Melodee Hanes has replaced Jeff Slowikowski as acting administrator of the Office of Juvenile Justice and Delinquency Prevention, reaffirming what many already thought to be the case: there will probably not be a presidential appointment for the agency any time soon.
Slowikowski, who has worked at OJJDP since 1990, was the associate administrator of the demonstration programs division when the George W. Bush administration named him as acting administrator in January of 2009.
The shake-up is due to Slowikowski’s desire to leave the administrator position, said OJJDP spokeswoman Starr Stepp.
“He has served for nearly three years in a job that he and his family thought would be for three months,” Stepp said.
Hanes has since 2009 served as deputy administrator of policy for OJJDP, which funds state compliance with federal juvenile justice standards and also supports delinquency prevention, mentoring, child protection and the pursuit and assistance of missing and exploited children.
Hanes inherits the reins at a tumultuous time for the agency. OJJDP took a $148 million cut in a 2011 spending deal passed last April in a last-gasp effort to prevent a federal government shutdown. In November, Congress approved further cuts to the agency for fiscal 2012.
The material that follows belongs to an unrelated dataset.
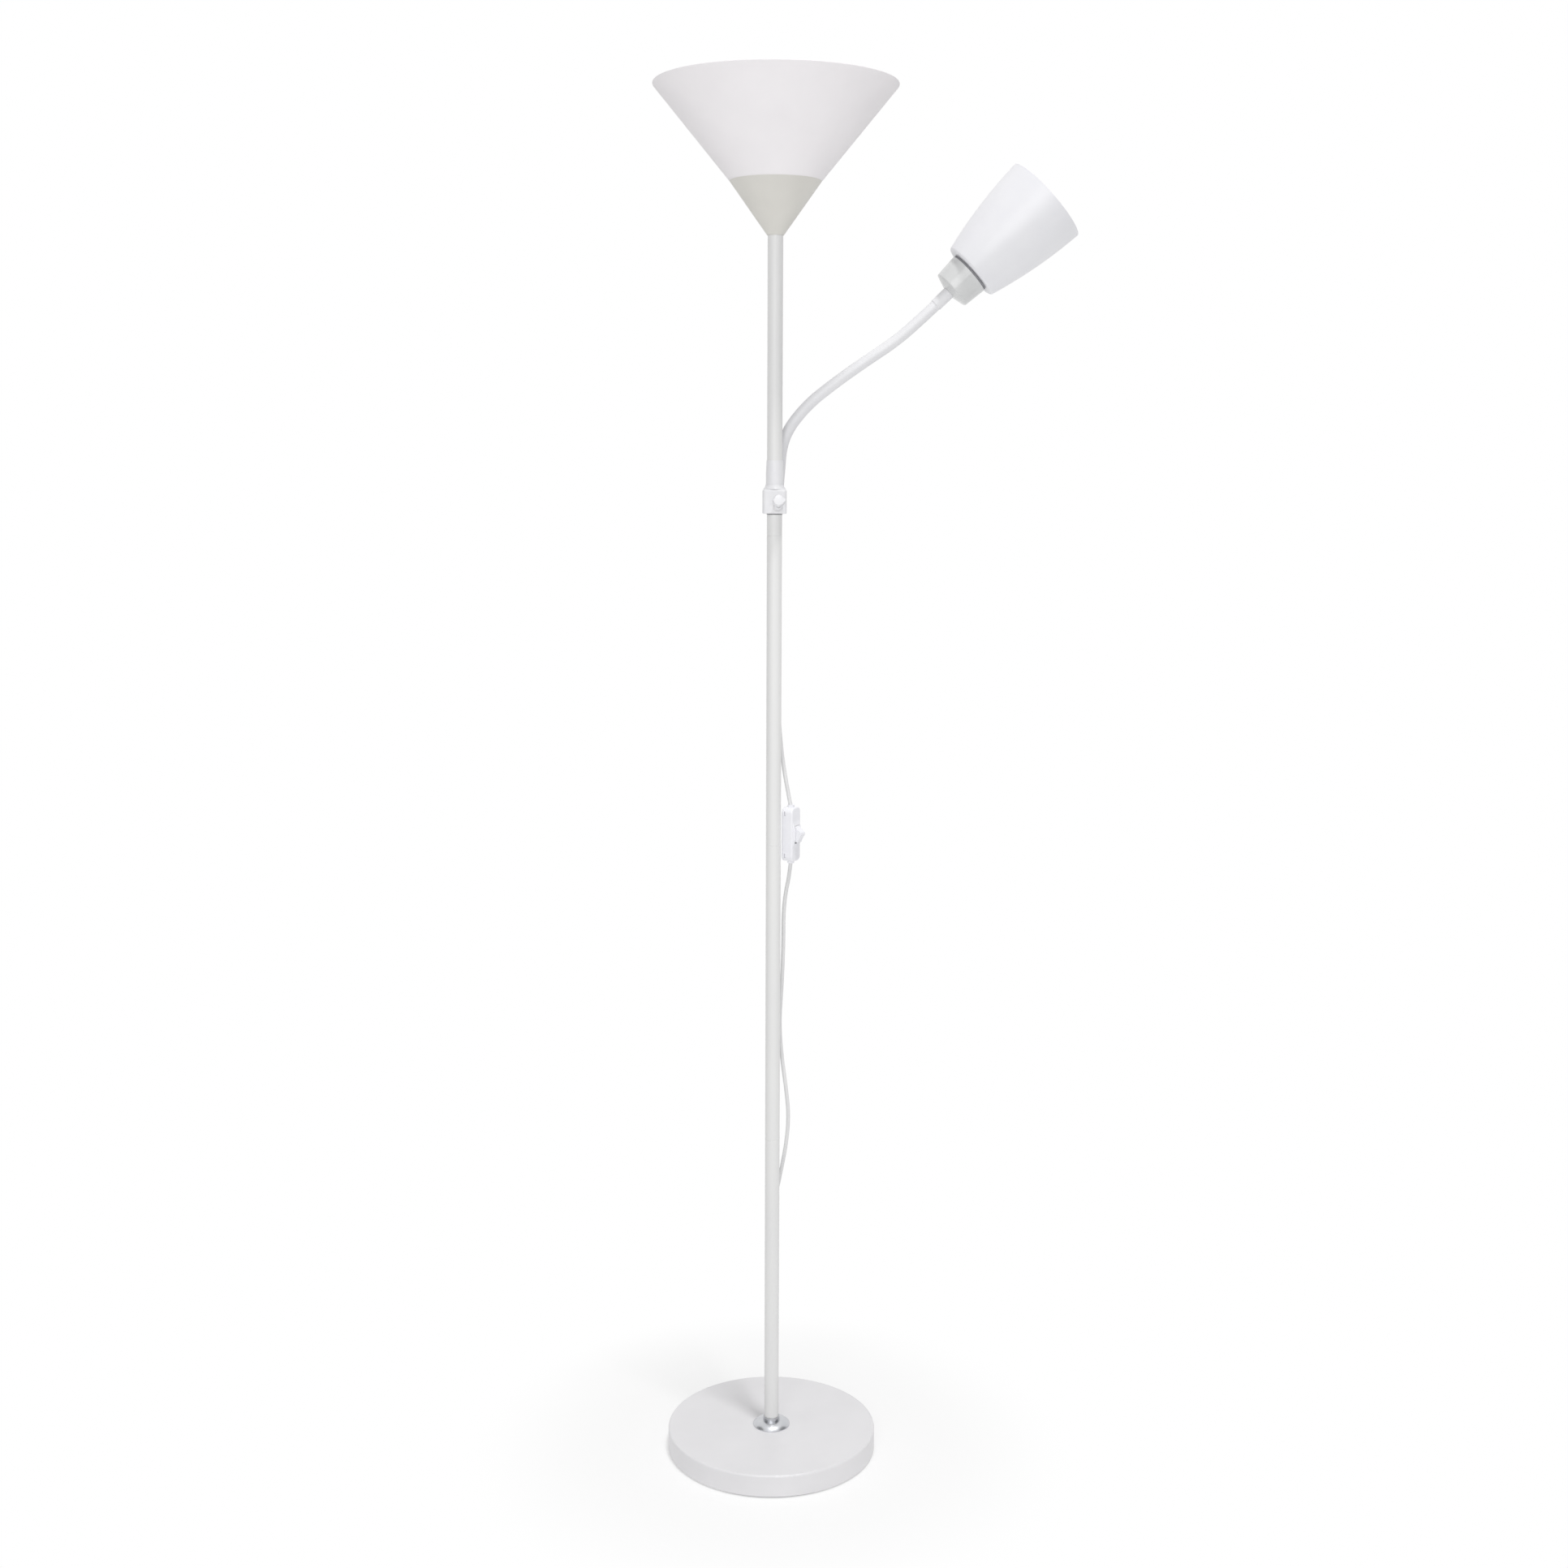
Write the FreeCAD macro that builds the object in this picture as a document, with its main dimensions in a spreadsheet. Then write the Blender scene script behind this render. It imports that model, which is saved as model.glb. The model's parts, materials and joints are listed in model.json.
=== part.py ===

The formula and block grant funds to states from OJJDP have declined from a total of $130 million in 2010 to $70 million for 2012. Gone completely is OJJDP’s funding for demonstration programs, which in 2010 was appropriated $91 million. Congressional earmarks have routinely ate up the demonstration programs funding since the early 2000s.
One of Hanes’ immediate priorities will surely be the agency’s relationship with states in regard to the formula funds, which dropped to $40 million in 2012 from $75 million in 2010 and $62 million in 2011. Those funds are given to states in exchange for compliance with four core requirements included in the Juvenile Justice and Delinquency Prevention Act (JJPDA).
Ten percent of the formula funds can be spent on the state employees tasked with the process of compliance monitoring, which the state has to match. The decline in funds has some state juvenile justice leaders questioning the value of participating in the act at all.
“She has a tough road ahead as state allocations take a big hit in 2012,” said Joe Vignati, administrator of the Division of Justice Programs at the Governor’s Office For Children and Families in Georgia. “Her ability to provide leadership by keeping states participating in the JJDP Act will be tested.”
Juvenile justice policy advocates have grown frustrated with the Obama administration for failing to nominate someone to be the Senate-confirmed administrator of OJJDP, and for not pushing harder in the budget process to protect federal funding for OJJDP.
Some even believe that there is a desire in Obama’s Justice Department to see OJJDP folded up into a larger, consolidated agency at Justice.
“It certainly looks like it,” said Liz Ryan, CEO of the Campaign for Youth Justice, in a November interview with Youth Today. “There is no administrator, there was no advocating for the budget. Whether there is intent or neglect, that’s unclear.”
Hanes also steps in just weeks before her superior at the Justice Department, Assistant Attorney General Laurie Robinson, leaves the Obama administration after leading the Office of Justice Programs for three years.
Hanes will report to Mary Lou Leary, Robinson’s principal deputy, who will serve as acting assistant attorney general. After Robinson leaves, the closest Senate-confirmed official to OJJDP will be Associate Attorney General Tom Perrelli.
Hanes was a staffer for Sen. Max Baucus (D-Montana) for six years before joining OJJDP in 2009. Hanes and Baucus developed a romantic relationship during that time, and the two were married in July
Baucus included Hanes on a list of three people he recommended to the Obama administration for the Montana U.S. Attorney post, a move that came under scrutiny because he did not disclose their relationship. Hanes withdrew her name and took the job at OJJDP
“She inherits an agency that does not appear to have a lot of support in Congress or within the White House,” Vignati said. “As a political appointee hopefully she will be able to leverage some of that juice into increased visibility and national support for juvenile justice reform.”